CAD and scene scripts:
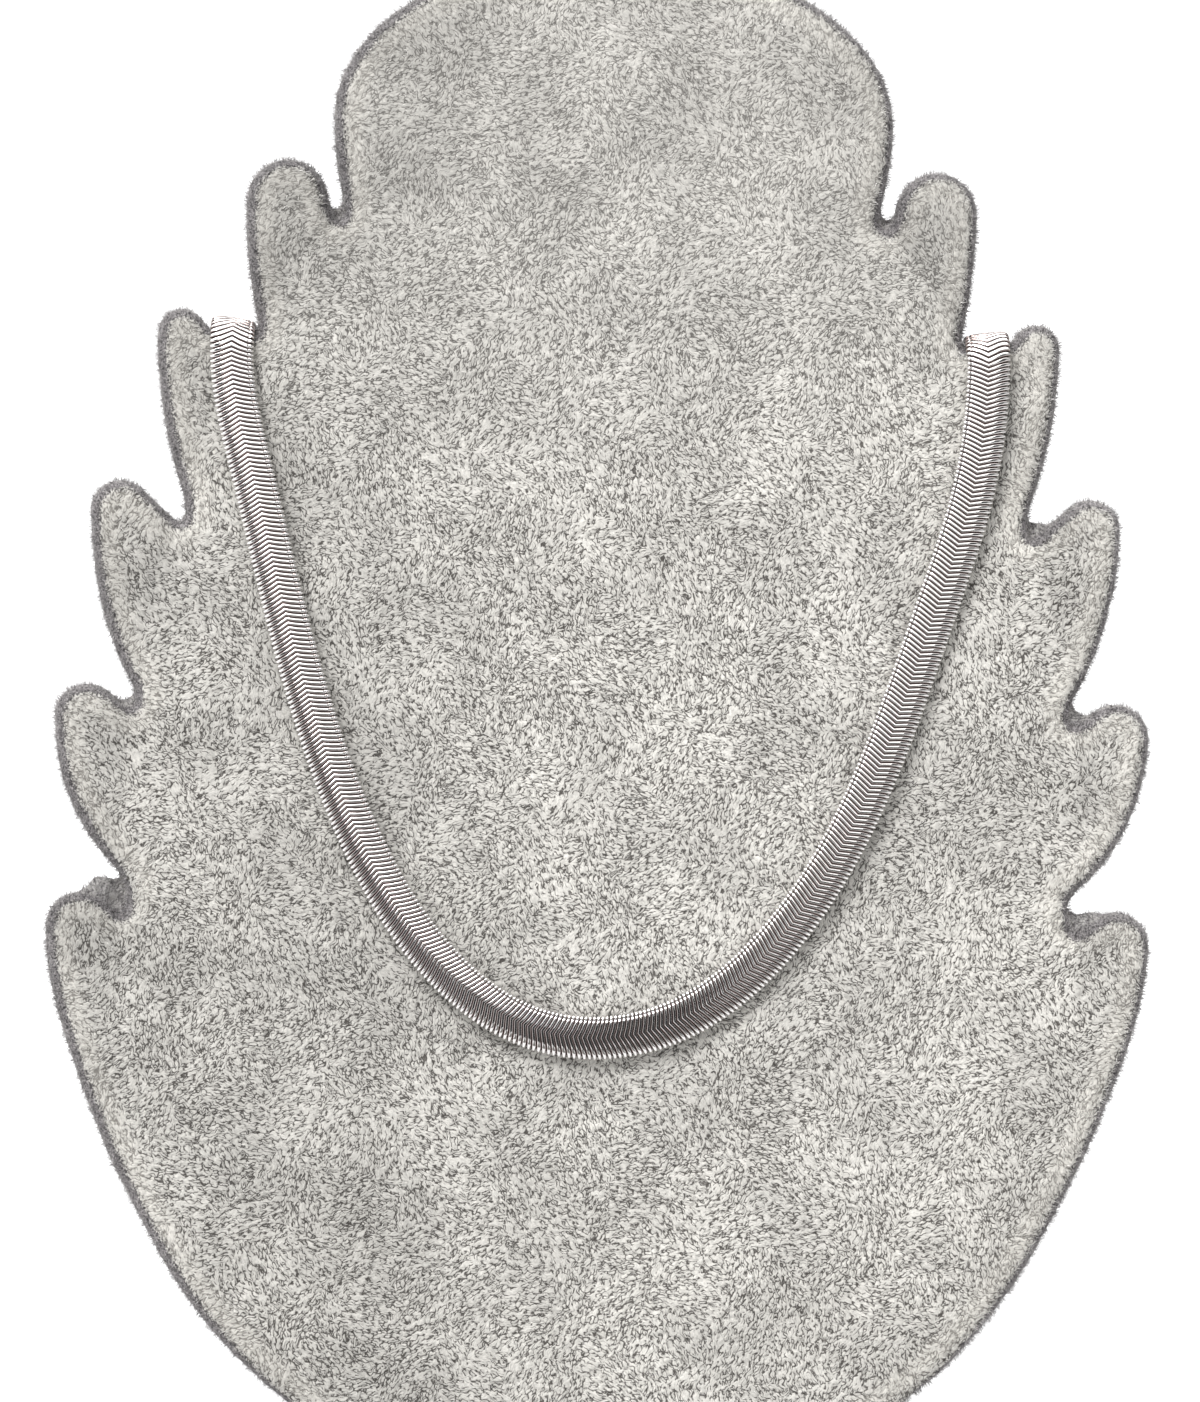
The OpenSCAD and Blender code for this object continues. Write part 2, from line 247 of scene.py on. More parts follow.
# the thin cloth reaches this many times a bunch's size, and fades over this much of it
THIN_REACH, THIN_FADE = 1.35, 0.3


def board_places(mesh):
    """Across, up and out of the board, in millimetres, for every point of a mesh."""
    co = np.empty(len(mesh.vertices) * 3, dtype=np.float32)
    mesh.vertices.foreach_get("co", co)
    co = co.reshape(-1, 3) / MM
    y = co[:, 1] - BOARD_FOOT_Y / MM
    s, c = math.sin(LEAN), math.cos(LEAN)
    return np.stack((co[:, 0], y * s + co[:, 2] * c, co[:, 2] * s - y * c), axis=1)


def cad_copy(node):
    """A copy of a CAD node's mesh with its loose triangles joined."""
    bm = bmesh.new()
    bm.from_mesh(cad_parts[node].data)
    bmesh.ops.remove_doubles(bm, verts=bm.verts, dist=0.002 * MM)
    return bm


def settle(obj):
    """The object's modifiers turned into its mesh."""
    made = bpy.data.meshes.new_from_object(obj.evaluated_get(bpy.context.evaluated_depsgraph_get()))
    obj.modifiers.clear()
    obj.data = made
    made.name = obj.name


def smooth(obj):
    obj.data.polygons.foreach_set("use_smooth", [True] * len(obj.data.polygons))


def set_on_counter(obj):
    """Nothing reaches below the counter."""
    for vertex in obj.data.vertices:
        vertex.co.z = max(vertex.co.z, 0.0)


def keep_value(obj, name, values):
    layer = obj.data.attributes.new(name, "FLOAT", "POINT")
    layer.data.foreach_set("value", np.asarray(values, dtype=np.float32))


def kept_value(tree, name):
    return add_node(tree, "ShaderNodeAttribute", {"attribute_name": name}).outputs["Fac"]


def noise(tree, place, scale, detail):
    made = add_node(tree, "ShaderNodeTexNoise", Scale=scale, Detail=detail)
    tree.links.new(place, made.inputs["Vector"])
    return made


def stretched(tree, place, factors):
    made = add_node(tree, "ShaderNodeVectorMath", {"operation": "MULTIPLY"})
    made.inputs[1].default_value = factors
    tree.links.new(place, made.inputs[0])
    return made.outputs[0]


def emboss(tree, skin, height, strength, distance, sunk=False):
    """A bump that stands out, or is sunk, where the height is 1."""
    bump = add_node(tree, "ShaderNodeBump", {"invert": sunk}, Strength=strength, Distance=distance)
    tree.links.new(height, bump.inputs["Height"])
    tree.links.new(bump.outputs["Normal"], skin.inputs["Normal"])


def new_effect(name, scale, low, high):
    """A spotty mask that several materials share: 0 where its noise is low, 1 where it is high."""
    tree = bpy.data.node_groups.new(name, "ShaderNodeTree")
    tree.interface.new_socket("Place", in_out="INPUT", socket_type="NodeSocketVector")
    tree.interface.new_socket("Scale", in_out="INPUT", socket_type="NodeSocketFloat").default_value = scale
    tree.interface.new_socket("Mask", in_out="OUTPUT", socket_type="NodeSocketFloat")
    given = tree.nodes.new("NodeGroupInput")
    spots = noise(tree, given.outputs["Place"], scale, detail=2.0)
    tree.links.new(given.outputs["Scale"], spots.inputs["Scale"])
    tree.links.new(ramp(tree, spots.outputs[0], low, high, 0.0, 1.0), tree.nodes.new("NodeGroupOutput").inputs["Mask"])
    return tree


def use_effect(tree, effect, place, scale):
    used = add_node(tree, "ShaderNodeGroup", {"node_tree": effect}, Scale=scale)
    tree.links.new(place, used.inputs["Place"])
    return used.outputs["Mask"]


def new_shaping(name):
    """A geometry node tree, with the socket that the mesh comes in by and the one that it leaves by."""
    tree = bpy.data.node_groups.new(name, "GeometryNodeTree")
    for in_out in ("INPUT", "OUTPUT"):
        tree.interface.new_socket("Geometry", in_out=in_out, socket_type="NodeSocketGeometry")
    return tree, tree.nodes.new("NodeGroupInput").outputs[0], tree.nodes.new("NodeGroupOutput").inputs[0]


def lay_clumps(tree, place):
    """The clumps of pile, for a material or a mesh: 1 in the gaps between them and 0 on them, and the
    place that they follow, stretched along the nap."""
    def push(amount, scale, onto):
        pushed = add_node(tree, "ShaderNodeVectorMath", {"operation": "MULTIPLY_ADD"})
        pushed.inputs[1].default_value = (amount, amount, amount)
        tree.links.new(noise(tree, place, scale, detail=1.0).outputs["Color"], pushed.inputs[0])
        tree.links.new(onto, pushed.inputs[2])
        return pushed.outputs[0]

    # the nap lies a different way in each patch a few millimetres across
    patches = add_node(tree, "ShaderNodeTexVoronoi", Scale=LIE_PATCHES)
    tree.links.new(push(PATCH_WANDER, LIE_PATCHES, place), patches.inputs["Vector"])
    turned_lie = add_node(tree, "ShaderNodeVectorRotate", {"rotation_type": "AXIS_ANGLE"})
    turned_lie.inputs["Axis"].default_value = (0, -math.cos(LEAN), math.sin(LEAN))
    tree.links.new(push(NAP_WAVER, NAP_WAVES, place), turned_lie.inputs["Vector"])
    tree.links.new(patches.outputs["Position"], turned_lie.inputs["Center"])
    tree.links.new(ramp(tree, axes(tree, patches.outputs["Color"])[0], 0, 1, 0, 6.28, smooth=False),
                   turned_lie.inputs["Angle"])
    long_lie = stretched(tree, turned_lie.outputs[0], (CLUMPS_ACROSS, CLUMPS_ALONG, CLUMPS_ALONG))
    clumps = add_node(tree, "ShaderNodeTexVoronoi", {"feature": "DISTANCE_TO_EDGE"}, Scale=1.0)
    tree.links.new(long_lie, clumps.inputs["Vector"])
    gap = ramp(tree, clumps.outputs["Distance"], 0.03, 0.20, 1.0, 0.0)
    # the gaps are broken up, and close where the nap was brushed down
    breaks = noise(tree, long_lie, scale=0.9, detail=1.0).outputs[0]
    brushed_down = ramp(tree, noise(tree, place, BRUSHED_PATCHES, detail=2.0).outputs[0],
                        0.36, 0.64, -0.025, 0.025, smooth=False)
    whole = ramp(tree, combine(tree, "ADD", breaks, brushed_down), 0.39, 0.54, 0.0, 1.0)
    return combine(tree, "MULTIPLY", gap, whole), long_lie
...
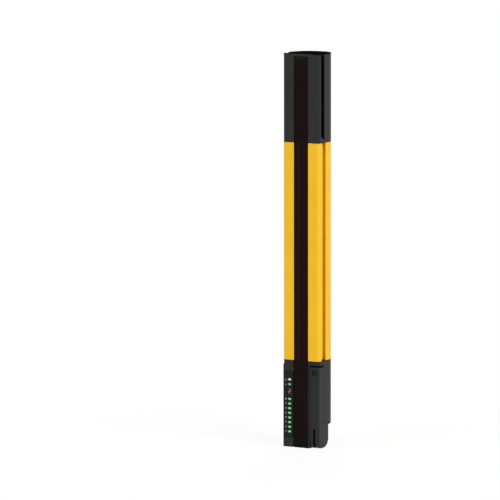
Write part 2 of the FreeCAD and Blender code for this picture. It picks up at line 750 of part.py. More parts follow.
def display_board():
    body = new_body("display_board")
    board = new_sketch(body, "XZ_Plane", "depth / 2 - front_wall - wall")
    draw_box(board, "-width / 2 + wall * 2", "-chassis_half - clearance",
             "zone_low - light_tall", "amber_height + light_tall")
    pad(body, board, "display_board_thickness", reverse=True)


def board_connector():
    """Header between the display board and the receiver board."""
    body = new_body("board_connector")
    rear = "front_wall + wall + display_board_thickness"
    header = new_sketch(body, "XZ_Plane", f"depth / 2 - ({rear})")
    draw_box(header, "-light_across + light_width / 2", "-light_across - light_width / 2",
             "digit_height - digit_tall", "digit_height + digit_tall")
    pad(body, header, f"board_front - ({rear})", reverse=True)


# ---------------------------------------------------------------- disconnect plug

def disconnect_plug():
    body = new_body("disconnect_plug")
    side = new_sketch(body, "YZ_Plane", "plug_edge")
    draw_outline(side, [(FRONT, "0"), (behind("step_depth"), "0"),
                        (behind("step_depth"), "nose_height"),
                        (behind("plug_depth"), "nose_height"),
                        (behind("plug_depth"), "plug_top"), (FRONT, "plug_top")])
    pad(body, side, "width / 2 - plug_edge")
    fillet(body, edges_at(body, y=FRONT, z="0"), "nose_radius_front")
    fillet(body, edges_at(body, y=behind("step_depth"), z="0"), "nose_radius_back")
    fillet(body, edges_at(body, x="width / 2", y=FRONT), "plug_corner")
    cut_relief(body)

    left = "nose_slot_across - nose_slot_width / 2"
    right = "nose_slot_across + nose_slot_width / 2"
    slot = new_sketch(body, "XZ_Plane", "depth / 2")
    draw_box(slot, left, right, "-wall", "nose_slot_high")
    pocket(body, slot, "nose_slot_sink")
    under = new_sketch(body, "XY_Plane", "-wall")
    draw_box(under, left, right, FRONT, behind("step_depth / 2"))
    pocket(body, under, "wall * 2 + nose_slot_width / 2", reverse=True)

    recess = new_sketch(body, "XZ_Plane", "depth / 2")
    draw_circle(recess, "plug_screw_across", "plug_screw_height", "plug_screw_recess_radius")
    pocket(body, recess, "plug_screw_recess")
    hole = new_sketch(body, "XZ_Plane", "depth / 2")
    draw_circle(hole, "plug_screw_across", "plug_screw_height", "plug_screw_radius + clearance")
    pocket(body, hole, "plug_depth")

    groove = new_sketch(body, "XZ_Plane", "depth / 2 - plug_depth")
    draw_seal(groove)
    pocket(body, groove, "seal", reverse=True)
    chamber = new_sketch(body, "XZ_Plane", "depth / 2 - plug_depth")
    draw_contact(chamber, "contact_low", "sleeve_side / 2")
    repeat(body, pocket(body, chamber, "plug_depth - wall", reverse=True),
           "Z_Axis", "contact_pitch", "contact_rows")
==
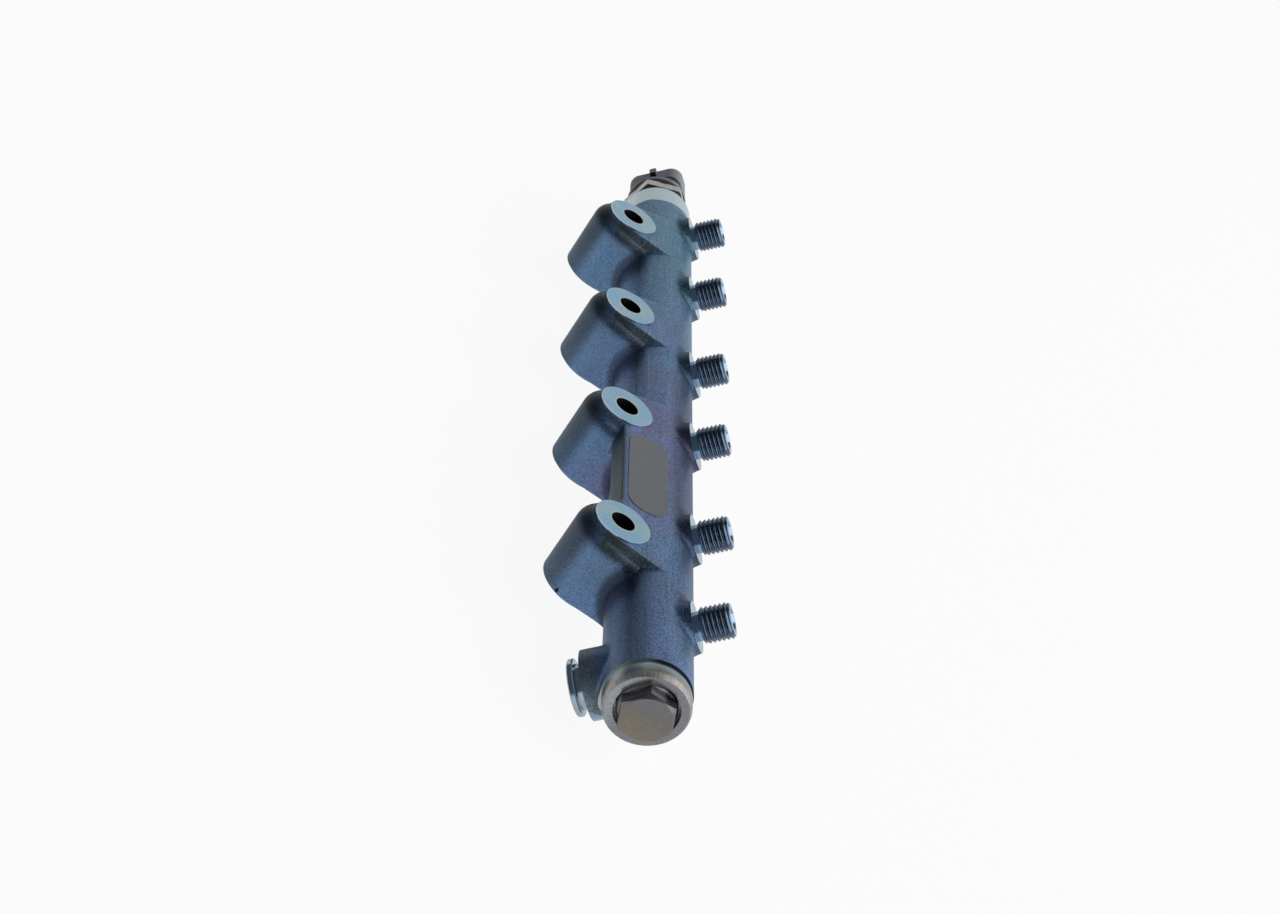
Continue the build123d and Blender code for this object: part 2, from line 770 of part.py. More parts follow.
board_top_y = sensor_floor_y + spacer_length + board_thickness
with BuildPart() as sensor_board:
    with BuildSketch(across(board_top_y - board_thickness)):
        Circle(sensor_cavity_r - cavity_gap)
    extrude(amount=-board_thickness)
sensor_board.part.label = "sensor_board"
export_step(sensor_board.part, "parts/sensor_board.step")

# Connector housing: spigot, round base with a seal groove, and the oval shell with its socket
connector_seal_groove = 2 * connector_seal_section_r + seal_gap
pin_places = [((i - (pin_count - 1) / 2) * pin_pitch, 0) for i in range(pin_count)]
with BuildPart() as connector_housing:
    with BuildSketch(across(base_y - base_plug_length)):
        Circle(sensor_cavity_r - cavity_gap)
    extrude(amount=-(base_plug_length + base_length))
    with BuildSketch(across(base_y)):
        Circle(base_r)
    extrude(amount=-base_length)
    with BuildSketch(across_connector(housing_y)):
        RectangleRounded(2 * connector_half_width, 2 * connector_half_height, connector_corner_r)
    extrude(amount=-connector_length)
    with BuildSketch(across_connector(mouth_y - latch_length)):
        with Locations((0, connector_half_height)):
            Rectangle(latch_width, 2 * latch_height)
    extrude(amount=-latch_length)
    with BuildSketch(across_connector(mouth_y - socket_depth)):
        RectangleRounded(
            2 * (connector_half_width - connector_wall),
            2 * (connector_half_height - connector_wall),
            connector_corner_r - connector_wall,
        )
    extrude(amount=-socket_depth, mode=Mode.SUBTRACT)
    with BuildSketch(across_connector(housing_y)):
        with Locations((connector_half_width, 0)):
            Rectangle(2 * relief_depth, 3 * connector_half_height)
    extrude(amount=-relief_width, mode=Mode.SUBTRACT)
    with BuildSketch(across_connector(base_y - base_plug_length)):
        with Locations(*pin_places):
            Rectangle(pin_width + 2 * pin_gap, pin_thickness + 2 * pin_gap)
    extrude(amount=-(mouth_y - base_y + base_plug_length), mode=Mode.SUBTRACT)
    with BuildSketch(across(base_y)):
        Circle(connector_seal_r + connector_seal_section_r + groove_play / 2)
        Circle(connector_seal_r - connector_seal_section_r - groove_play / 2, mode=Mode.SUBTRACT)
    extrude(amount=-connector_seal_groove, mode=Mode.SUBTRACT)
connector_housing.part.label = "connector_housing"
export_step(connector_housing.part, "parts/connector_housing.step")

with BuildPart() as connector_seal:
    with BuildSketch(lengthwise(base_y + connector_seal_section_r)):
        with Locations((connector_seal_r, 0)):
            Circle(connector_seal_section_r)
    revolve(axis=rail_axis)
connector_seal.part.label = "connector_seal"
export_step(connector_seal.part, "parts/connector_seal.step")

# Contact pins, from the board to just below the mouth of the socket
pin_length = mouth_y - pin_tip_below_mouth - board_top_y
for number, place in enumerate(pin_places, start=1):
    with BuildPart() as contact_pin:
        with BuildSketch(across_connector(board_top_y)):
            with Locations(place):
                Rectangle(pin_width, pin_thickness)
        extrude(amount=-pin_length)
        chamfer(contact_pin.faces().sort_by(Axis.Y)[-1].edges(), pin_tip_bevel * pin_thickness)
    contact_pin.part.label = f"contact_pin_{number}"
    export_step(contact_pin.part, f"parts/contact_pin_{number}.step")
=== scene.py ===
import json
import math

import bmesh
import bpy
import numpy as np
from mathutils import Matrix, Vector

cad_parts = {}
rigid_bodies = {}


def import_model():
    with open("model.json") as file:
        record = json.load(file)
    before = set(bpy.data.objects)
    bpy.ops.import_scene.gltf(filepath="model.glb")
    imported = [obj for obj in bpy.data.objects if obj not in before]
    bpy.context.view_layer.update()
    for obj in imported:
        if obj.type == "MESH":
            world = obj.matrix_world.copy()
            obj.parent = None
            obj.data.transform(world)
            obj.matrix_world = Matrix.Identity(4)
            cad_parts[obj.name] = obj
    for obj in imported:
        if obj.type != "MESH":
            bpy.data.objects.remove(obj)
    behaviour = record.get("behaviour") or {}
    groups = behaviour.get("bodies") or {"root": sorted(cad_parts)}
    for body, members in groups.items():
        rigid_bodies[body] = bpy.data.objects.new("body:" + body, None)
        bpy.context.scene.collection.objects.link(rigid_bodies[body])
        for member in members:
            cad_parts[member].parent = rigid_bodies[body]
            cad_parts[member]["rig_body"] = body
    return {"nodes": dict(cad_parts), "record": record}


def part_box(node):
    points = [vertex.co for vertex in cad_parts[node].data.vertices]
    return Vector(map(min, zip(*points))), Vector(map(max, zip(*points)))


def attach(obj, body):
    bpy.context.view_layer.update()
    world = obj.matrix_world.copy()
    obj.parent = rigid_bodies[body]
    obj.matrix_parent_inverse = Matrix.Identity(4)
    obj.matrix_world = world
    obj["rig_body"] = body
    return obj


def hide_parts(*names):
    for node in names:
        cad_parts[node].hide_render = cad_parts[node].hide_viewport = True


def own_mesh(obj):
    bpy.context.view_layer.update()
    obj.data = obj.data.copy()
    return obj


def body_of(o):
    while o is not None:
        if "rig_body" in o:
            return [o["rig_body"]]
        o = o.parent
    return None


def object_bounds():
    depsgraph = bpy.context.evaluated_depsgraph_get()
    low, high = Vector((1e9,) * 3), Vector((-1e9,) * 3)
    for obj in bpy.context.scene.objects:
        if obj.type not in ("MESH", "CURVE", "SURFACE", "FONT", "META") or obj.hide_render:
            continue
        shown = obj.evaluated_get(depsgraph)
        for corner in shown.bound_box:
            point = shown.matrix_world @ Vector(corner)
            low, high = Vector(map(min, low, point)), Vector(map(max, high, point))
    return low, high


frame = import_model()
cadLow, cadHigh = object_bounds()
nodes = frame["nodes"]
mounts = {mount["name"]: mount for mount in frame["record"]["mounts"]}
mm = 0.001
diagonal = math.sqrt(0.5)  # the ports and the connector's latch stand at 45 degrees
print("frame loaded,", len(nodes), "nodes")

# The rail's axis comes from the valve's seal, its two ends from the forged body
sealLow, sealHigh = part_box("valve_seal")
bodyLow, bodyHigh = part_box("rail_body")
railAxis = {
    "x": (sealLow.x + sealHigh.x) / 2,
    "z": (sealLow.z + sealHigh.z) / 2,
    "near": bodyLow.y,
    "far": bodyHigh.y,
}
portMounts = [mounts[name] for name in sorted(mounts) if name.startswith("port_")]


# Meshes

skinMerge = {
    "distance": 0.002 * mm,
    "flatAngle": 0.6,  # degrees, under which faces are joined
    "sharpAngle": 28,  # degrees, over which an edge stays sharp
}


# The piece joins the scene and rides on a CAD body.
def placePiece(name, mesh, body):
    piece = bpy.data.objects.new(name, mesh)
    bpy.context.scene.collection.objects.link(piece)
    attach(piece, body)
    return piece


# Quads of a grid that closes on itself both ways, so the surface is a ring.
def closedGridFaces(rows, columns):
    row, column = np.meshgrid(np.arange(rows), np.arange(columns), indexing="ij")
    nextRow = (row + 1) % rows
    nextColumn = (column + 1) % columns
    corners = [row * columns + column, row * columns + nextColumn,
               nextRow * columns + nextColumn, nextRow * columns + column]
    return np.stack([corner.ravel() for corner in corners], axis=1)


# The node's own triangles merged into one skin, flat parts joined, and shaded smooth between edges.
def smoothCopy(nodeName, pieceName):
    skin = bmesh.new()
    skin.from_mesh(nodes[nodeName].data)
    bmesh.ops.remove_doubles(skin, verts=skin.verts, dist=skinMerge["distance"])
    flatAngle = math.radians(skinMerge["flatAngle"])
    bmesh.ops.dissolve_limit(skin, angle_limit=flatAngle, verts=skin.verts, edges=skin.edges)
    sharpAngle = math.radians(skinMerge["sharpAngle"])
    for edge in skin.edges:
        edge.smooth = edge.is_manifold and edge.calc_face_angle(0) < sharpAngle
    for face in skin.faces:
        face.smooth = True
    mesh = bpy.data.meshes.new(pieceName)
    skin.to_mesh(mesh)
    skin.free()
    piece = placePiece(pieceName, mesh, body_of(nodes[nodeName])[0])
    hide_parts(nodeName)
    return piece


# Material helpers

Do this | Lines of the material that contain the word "record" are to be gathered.

Result of this task |
        record = json.load(file)
    behaviour = record.get("behaviour") or {}
    return {"nodes": dict(cad_parts), "record": record}
mounts = {mount["name"]: mount for mount in frame["record"]["mounts"]}